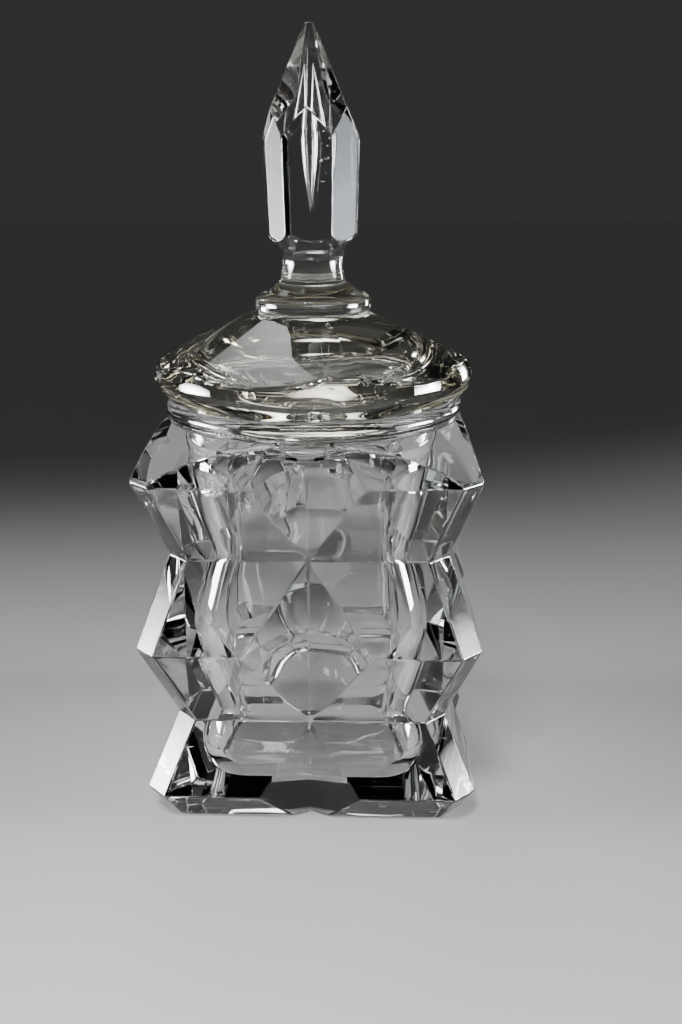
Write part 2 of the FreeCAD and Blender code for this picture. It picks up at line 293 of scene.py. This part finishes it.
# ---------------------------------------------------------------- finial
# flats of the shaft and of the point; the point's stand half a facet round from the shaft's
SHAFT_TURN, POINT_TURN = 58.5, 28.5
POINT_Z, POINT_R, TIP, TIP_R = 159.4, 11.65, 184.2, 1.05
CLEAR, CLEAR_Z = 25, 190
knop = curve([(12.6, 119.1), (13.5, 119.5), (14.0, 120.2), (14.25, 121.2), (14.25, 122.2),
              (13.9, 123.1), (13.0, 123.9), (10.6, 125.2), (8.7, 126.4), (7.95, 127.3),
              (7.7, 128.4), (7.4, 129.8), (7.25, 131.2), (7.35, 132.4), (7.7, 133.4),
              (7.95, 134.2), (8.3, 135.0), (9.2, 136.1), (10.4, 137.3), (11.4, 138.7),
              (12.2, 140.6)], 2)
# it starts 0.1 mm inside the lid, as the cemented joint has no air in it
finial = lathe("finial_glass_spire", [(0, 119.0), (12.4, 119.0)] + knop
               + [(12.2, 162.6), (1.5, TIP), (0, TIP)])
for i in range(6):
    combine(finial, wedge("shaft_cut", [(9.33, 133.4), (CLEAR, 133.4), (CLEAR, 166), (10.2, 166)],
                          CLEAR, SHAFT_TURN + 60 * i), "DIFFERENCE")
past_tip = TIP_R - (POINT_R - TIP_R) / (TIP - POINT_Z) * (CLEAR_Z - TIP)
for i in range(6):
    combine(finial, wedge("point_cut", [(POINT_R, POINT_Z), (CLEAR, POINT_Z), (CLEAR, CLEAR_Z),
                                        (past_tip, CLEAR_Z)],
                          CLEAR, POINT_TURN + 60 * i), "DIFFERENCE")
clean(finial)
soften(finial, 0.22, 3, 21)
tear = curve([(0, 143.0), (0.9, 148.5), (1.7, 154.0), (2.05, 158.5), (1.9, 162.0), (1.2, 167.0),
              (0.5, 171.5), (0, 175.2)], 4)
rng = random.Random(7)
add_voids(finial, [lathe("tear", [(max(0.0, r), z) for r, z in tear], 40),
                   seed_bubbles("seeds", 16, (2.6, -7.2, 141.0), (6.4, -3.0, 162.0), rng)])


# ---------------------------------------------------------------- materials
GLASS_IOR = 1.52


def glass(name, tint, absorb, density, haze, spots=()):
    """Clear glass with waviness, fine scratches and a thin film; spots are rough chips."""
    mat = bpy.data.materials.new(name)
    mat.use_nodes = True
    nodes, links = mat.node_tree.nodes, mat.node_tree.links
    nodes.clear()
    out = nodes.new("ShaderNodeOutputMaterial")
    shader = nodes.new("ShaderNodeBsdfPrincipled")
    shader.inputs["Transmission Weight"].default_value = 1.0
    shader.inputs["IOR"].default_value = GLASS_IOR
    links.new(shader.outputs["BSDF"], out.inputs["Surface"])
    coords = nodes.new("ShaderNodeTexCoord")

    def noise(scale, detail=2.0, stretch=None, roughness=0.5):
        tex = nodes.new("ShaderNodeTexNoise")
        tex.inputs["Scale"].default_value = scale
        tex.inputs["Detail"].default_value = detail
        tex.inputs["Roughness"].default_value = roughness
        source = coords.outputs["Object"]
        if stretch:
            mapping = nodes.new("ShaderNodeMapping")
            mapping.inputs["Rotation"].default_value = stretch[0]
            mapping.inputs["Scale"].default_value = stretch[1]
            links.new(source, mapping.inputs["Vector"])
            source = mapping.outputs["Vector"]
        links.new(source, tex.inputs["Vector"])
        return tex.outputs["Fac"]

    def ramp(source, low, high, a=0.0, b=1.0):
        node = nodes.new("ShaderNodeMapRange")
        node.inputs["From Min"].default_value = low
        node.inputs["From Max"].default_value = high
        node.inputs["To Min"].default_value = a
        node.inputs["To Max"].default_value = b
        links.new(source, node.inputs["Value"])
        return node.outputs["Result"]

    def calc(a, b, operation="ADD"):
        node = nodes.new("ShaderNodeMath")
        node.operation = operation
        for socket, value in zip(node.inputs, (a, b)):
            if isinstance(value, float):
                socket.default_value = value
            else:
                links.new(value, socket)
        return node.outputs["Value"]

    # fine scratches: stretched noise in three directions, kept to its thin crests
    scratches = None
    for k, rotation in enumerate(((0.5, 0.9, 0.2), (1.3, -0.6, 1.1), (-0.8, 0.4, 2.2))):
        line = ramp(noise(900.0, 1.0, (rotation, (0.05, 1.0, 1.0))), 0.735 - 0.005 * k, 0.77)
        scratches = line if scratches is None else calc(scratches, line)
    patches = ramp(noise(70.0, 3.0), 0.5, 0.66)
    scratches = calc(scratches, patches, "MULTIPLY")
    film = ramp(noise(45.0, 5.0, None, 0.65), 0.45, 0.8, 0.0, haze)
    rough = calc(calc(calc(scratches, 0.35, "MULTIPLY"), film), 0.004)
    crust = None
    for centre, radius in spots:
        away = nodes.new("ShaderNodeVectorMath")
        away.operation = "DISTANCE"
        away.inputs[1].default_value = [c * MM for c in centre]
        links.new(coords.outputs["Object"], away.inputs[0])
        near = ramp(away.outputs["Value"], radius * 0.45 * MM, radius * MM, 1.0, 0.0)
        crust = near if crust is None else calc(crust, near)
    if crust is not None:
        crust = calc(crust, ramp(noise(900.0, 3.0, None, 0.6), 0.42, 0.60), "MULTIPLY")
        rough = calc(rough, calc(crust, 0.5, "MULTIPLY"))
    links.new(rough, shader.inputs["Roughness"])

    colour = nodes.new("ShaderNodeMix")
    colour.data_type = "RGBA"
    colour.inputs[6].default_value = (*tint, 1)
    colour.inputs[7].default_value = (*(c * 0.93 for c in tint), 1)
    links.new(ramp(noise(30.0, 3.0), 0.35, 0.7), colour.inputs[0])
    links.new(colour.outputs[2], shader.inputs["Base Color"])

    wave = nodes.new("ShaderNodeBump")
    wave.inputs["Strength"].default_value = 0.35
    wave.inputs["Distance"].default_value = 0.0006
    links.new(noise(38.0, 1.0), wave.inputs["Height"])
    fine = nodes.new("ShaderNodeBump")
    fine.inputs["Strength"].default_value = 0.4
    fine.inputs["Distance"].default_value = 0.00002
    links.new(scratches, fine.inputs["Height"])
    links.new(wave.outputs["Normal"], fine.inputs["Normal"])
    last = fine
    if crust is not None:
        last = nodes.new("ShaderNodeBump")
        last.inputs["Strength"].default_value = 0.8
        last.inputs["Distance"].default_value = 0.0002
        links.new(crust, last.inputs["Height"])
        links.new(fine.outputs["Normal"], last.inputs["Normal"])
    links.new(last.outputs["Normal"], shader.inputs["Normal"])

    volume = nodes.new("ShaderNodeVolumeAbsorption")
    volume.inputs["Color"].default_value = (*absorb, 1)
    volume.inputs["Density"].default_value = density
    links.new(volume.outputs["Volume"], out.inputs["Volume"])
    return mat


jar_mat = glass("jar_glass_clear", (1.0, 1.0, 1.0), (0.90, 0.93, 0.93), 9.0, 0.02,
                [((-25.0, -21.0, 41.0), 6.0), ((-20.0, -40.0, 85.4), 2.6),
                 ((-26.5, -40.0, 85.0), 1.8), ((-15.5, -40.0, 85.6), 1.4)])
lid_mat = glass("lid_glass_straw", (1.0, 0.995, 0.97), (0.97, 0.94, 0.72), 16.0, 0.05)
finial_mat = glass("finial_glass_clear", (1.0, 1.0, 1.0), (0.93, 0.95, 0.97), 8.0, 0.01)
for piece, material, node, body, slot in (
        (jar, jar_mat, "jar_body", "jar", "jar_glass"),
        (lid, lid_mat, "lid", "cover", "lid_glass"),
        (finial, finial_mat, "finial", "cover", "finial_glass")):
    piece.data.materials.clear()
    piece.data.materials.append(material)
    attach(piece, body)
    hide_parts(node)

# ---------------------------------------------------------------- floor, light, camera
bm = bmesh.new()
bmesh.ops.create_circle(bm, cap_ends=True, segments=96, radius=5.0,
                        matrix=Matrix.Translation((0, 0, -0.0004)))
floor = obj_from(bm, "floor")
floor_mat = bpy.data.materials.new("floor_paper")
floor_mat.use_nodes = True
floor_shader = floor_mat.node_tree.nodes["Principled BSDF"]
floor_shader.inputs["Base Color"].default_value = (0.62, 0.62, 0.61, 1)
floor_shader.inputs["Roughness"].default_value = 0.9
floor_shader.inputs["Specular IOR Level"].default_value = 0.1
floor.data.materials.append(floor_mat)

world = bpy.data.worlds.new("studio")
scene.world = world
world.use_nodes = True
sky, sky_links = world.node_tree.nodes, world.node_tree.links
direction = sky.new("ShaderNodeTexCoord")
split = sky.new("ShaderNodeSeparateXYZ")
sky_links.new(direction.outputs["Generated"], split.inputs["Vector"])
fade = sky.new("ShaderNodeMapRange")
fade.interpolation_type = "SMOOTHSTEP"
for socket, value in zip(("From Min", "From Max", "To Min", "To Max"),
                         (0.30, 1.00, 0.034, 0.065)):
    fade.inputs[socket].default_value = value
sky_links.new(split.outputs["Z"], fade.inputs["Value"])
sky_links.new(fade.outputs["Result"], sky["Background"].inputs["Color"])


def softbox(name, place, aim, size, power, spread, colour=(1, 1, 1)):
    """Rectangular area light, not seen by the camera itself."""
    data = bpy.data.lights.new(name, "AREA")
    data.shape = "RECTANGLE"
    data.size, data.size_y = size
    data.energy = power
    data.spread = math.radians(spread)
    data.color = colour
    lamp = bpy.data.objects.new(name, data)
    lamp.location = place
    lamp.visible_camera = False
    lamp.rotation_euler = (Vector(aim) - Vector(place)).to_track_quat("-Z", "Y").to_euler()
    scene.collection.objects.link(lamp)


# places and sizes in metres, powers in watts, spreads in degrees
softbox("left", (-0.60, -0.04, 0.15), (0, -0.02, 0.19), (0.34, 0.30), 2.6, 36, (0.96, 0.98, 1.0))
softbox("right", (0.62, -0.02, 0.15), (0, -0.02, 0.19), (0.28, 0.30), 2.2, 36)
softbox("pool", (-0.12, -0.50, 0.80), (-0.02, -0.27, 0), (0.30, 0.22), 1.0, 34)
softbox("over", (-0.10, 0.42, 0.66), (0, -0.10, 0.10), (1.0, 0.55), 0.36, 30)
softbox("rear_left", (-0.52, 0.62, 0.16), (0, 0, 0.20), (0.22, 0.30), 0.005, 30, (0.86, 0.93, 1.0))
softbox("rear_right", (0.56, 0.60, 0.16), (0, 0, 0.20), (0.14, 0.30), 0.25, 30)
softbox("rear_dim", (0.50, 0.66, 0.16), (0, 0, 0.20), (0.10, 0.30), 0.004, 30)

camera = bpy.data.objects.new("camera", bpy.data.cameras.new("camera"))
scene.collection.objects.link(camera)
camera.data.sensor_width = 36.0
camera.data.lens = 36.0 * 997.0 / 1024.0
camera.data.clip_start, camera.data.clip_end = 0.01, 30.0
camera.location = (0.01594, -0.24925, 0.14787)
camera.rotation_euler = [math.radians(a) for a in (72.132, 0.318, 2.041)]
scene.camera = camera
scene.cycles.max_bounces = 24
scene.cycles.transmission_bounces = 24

────

# [Exercise aim]
In the listing above, locate the line containing "hide_parts(node)" and the line containing "floor.data.materials.append(floor_mat)", then transcribe both and every line between them verbatim.

# [Result for this exercise]
    hide_parts(node)

# ---------------------------------------------------------------- floor, light, camera
bm = bmesh.new()
bmesh.ops.create_circle(bm, cap_ends=True, segments=96, radius=5.0,
                        matrix=Matrix.Translation((0, 0, -0.0004)))
floor = obj_from(bm, "floor")
floor_mat = bpy.data.materials.new("floor_paper")
floor_mat.use_nodes = True
floor_shader = floor_mat.node_tree.nodes["Principled BSDF"]
floor_shader.inputs["Base Color"].default_value = (0.62, 0.62, 0.61, 1)
floor_shader.inputs["Roughness"].default_value = 0.9
floor_shader.inputs["Specular IOR Level"].default_value = 0.1
floor.data.materials.append(floor_mat)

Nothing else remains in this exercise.